Par contre, cette "certification" ne montre pas l'évaluation du comportement global de l'entreprise. En effet, l'OTI ne pourrait pas vérifier :

  • si l'entreprise a un impact social positif quant aux conditions de travail des salariés (i.e., questionnaire de satisfaction, charte d'éthique, work-life balance, mode de management respectueux),

  • si l'entreprise a un impact environnemental positif par la mise en place d'un programme de recyclage, en essayant de réduire son impact carbone ou en encourageant ses employés à prendre le vélo ou les transports en commun pour aller au travail.

En effet, le public pourrait penser que l'entreprise qui possède la mention "société à mission" se comporte de manière responsable alors que cela ne pourrait pas être le cas, compte tenu des dispositions de la loi.


2) Grille Tarifaire OTI : la vérification par un organisme tiers indépendant (OTI) est un processus qui pourrait être trop coûteux et trop lourd pour les PME et les TPE alors que celles-ci représentent la grande majorité des entreprises françaises. Il est de notre avis que le coût de cette vérification devrait se faire en fonction du chiffre d'affaires de l'entreprise pour ne pas exclure les PME/TPE de la possibilité d'obtenir la mention "société à mission" pour des raisons financières.

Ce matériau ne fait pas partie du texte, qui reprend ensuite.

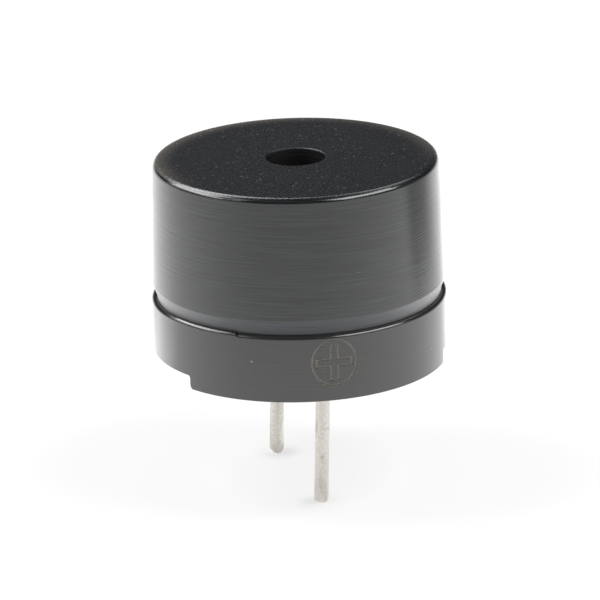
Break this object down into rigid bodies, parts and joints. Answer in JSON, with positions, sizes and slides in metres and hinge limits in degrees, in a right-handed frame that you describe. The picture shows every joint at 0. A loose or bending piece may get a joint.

3) Formation des OTI pour évaluer les sociétés à mission : selon nous, une formation des OTI proposée par le gouvernement est nécessaire pour l'évaluation des sociétés à mission. En effet, l'évaluation d'une société à mission est très spécifique et n'a aucun précédent en France. En l'absence d'outils adaptés à leur disposition, les OTI peuvent être tentés d'appliquer les règles qu'elles connaissent en matière d'évaluation RSE alors que la société à mission est une démarche volontaire qui dépasse les règlements et lois en vigueur sur la transparence et le reporting.